Disconnected AdTech and MarTech systems often have differing goals and run list-based campaigns for audiences that are defined at a set moment in time. From the consumer’s perspective, such an approach has the potential to introduce friction into the overall customer experience by creating a splintered experience.
Today’s dynamic customer journeys deserve a more cohesive, customer-centric approach. Providing the open web as a channel available to a direct marketer is an enormous opportunity in the quest to provide every customer with a hyper-personalized experience throughout an omnichannel customer journey.
The always-on, continuously connected consumer expects this type of an experience with a brand – across all digital and physical channels. In the Harris Poll survey commissioned by Redpoint, 43 percent of consumers define one aspect of personalization as a brand knowing that they’re the same customer across all touchpoints. Notably, consumers in the survey do not make a distinction between addressable and un-addressable channels.
Marketers know that meeting the expectation for personalization seamlessly across all channels that span known and unknown customer journeys is hard to do.
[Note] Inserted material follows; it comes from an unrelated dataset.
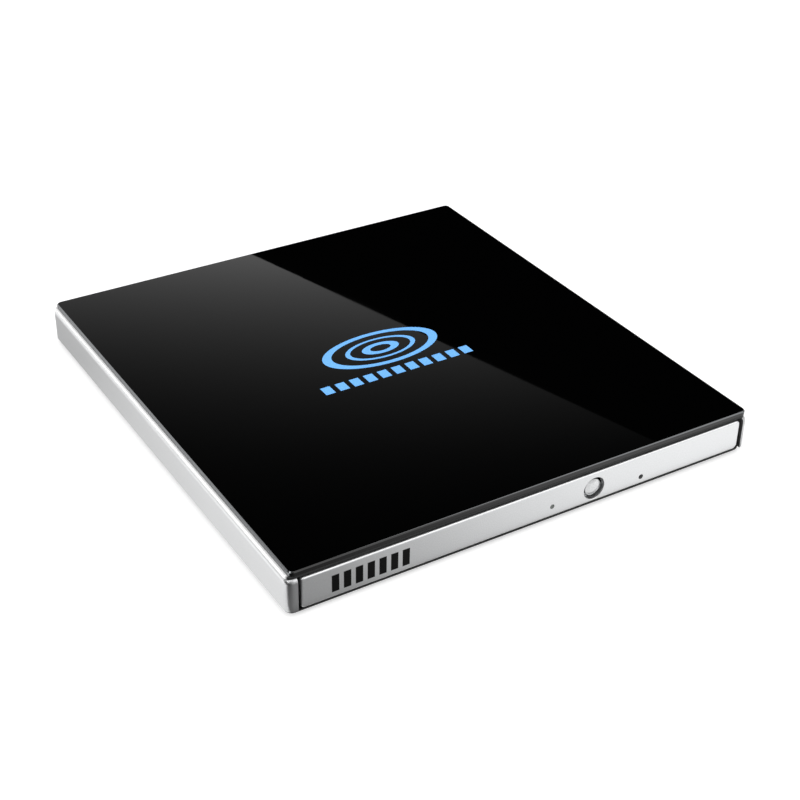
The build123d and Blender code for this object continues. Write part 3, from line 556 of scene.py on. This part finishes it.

According to the CMO Council report on data-driven customer strategies, just 7 percent of marketers say that they’re able to deliver a real-time, data-driven engagement across digital and physical touchpoints. Fragmented and disconnected systems are cited as a chief roadblock.
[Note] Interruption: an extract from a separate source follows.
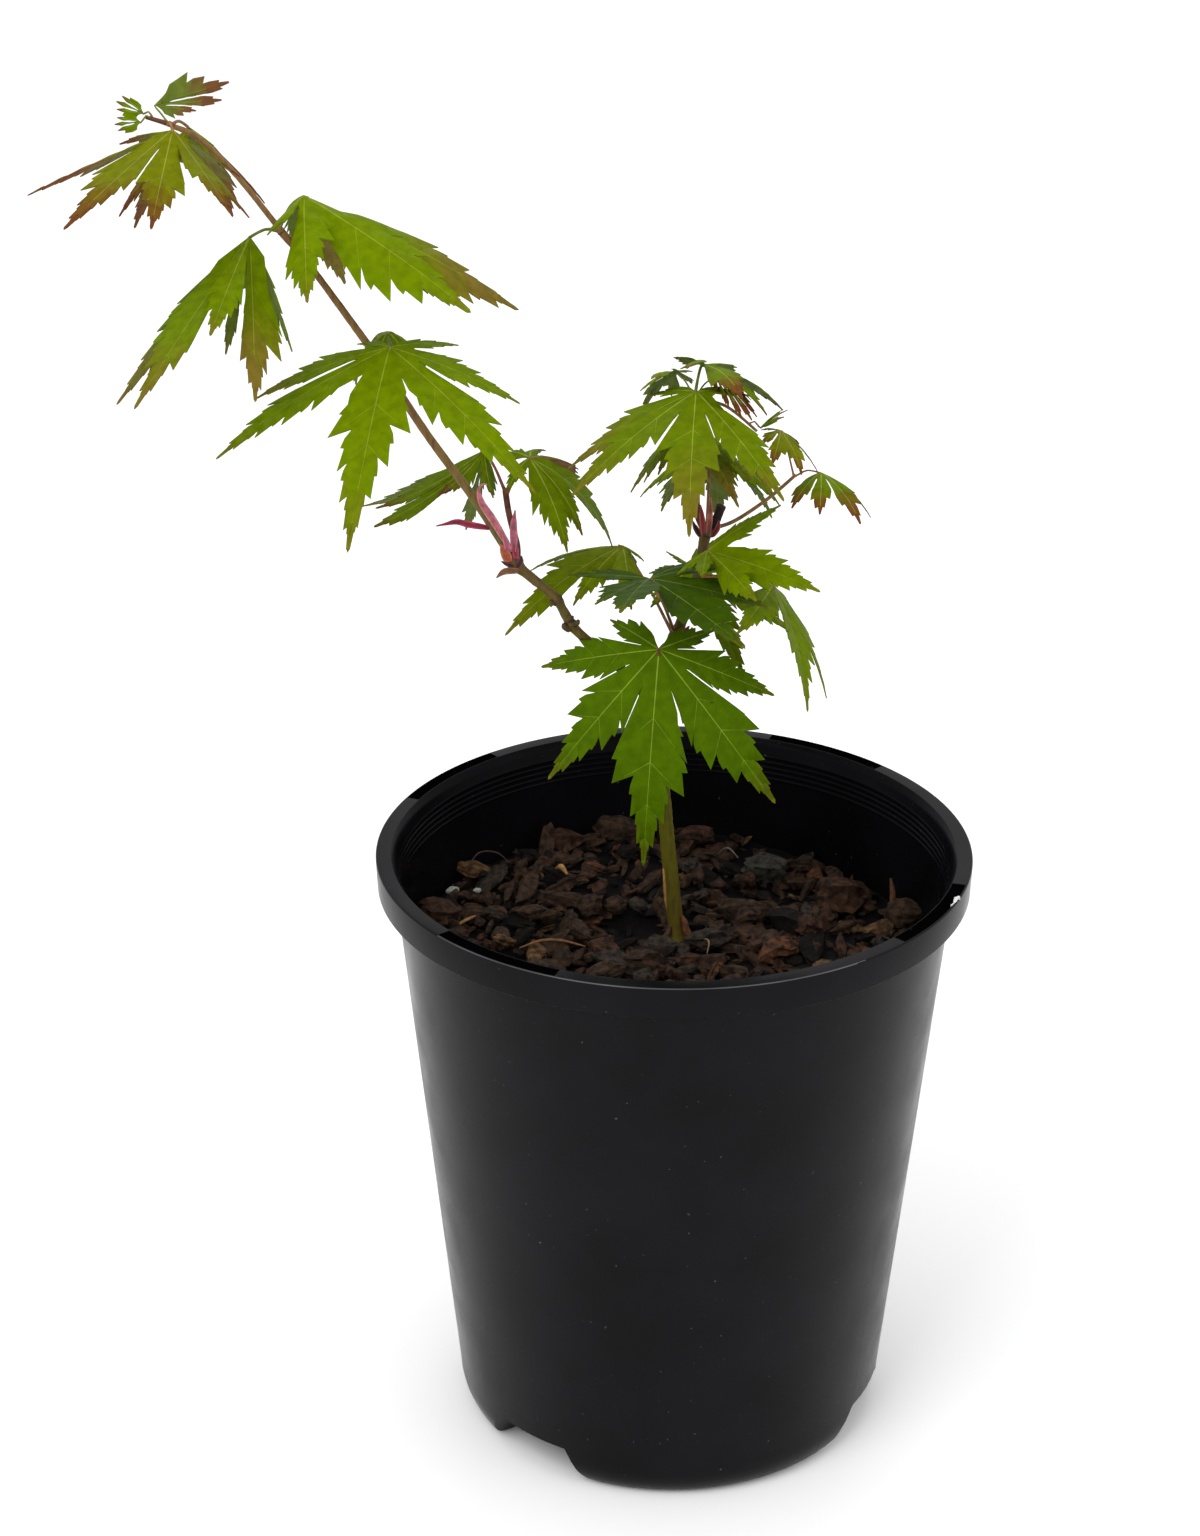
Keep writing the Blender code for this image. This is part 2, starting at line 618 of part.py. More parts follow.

The traditional separation of AdTech and MarTech stacks is responsible for some of the disconnect, clouding direct marketers and advertisers from having a unified, real-time view of the customer across both ecosystems. Common personalization failures that result include serving an existing customer a digital ad for a recently purchased product, engaging with the customer in the wrong channel, or sending too few or too many touches.
Optimal Channel, Optimal Outcome
A platform that runs multi-touch ad campaigns on the same rules-based platform that manages direct, PII-based communication equips marketers to manage and personalize a customer journey across all channels – in known and unknown environments – from a single point of control.
Marketers define an audience once, and the campaign runs according to rules that determine which audience segment receives a touch and when – whether that touch is PII-based (email, direct mail) or targeted to an unknown record (programmatic ad). Keeping unknown records in a separate, anonymous database that strips a record of PII ensures privacy compliance, but the single campaign flow allows for that audience – prospects, for example – to be stratified in the rules-based campaign along with lapsed or existing customers.
In practice, one use case could be to develop a canvas on a single interface with the intent to send a rich offer to eligible customers (purchase last 60 days, or lapsed within 90 days, or web visit last 30 days, etc.). Preset rules and thresholds suppress more active existing customers or other audience segments, and a customer’s record is updated according with behaviors in the campaign flow.
Accomplishing this on a single platform ensures that marketers are engaging with an audience in the optimal channel to solicit the best outcome. It eliminates having to define an audience multiple times and run separate, list-based campaigns using two or more systems that are typically not connected. A list-based restriction risks introducing friction into a customer journey by not being in synch with the customer. For instance, pulling a list of lapsed customers to receive a programmatic ad but not being ready with the rich offer when a lapsed customer self-identifies on the website.
Personalization Across the Board
In the Harris Poll referenced above, 37 percent of customers say they will avoid doing business with a brand that fails to offer personalization. By bringing the MarTech and AdTech ecosystems together in a single campaign flow, the Redpoint platform enables unique personalization opportunities.
In addition to being able to, say, offer tennis content to a tennis player – as one example of basic personalization – the platform’s single campaign flow enables more nuanced personalization by automating messaging in the optimal channel. With rules set to trigger an action based on a customer’s or prospect’s behavior within the campaign, automated machine learning models optimize a journey in concert with both the customer’s pace and with how the customer is responding – the real-time actions they’re taking.
Drilling down, this fully supports suppression as a personalization method – more than channel and content optimization, it’s optimization characterized by what a target customer or prospect doesn’t see. Will a display ad drive an intended result if another communication already triggered an action? In a Forrester “Future of Omnichannel” report, nearly 100,000 internet users who used an ad blocker in the past 30 days were asked their reasons for doing so. Not surprisingly, “too many ads” was the top reason cited (48 percent), quickly followed by “ads are annoying or irrelevant” (47 percent), and “ads are too intrusive” (44 percent).
Consumers expect better. With the open web as a channel available to direct marketers, seamless personalization in pitch perfect sequence with an omnichannel customer journey is possible. Sometimes less is indeed more, and aligning the AdTech and MarTech stacks in pursuit of a common goal takes into account frequency as an underrated and underutilized personalization tactic.